ARM Memory Tagging (MTE)
On ARM64 processors with Memory Tagging Extension (ARMv8.5-A+), compatmalloc uses hardware memory tagging to replace several software hardening mechanisms with zero-cost hardware enforcement.
How it works
MTE assigns a 4-bit tag (values 1-15) to each 16-byte memory granule. Every pointer also carries a tag in its top byte. On every memory access, the CPU checks that the pointer tag matches the memory tag — a mismatch triggers a synchronous fault.
compatmalloc uses MTE as follows:
- On malloc: the slot is tagged with a random hardware tag via the
IRG(Insert Random Tag) instruction. The returned pointer carries this tag. - On free: the slot is re-tagged with a different random tag via
tag_freed. Any dangling pointers still carrying the old tag will fault on access.
Runtime detection
MTE support is always compiled on aarch64 targets. At startup, compatmalloc checks for MTE hardware via getauxval(AT_HWCAP2) and enables it in synchronous mode via prctl(PR_SET_TAGGED_ADDR_CTRL). If MTE is not available, the allocator falls back to software hardening with no overhead from the detection check.
Slab backing memory is mapped with PROT_MTE when MTE is available to enable tag storage.
What MTE replaces
When MTE is active, the following software mechanisms are skipped:
| Software mechanism | What it does | MTE equivalent |
|---|---|---|
| Canary write (malloc) | Fills gap bytes with checksum-derived pattern | Hardware tag covers the entire slot |
| Canary check (free) | Verifies gap bytes are uncorrupted | Tag mismatch faults on any out-of-bounds access |
| Poison fill (free) | Fills freed memory with 0xCD pattern | Re-tagging prevents access to freed memory |
| Zero-on-free | Zeros freed memory to prevent info leak | Re-tagging prevents reads of freed memory |
The following mechanisms are kept with MTE because they are orthogonal:
| Mechanism | Why it stays |
|---|---|
| Quarantine | Delays slot reuse; MTE re-tagging detects access, but quarantine makes exploitation harder even if the 1/15 tag collision occurs |
| Guard pages | Protects against large overflows at page boundaries; MTE operates at 16-byte granularity |
| Slot randomization | Reduces heap spray predictability; orthogonal to tag-based detection |
| Double-free detection | Atomic CAS flag (try_mark_freed) runs before any MTE operations; MTE is not involved |
| Metadata integrity check | Checksum verification on out-of-band metadata; independent of MTE |
Coverage comparison
| Threat | Software hardening | MTE |
|---|---|---|
| Heap buffer overflow | Canary detects on free | Faults immediately on access |
| Heap buffer underflow | Front canary detects on free | Faults immediately on access |
| Use-after-free read | Poison corrupts data; zero-on-free clears it | Faults immediately (freed memory re-tagged) |
| Use-after-free write | Poison check detects on quarantine eviction | Faults immediately |
| Double free | Atomic CAS flag aborts immediately | Atomic CAS flag aborts immediately (same mechanism) |
| Info leak (freed data) | Zero-on-free clears freed slots | Re-tagging prevents reads (data not cleared) |
MTE provides strictly better detection timing for overflow, underflow, and use-after-free: faults occur at the moment of the invalid access rather than on the next free() or quarantine eviction.
Trade-offs
Probabilistic detection: MTE uses 15 possible tag values (4 bits, excluding tag 0). When a slot is freed and re-tagged, there is a 1/15 (~6.7%) chance the new tag matches the old tag, which would not detect a stale access. Software canaries are deterministic but only checked at free time.

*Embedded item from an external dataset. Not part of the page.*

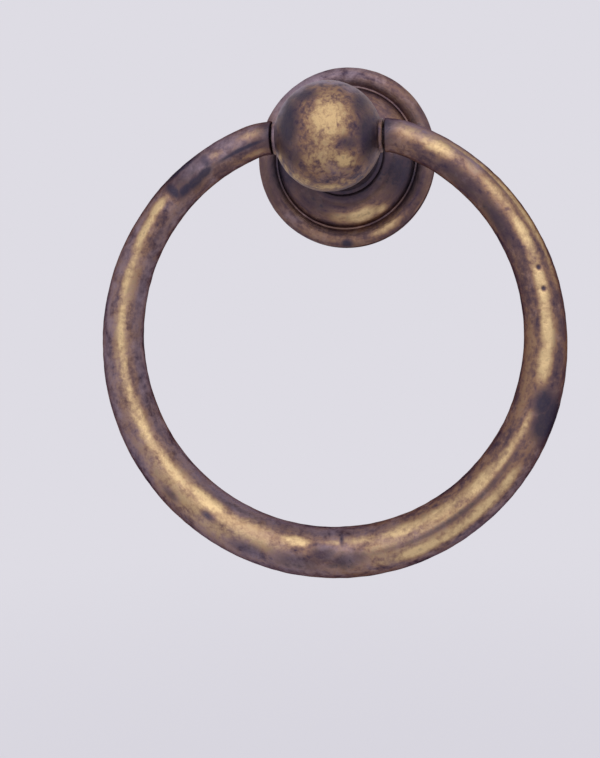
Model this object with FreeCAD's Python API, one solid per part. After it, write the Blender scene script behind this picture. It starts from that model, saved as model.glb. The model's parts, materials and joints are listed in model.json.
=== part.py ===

No data clearing: MTE prevents access to freed memory but does not zero or poison the contents. If the 1/15 tag collision occurs, stale data could be read. Software zero-on-free eliminates this possibility entirely.
Hardware requirement: MTE requires ARMv8.5-A or later with OS kernel support. Compatible Linux platforms include AWS Graviton 3+ and Android devices with Pixel 8+ (or equivalent Armv9 SoCs). Apple Silicon has the hardware capability but macOS does not currently expose MTE to userspace. On hardware without MTE, the software fallback provides equivalent coverage at higher cost.
Performance impact
MTE eliminates the per-operation cost of canary writes, canary checks, poison fills, and zero-on-free. On MTE-capable hardware, this removes the dominant per-allocation overhead sources while maintaining equivalent or better security coverage.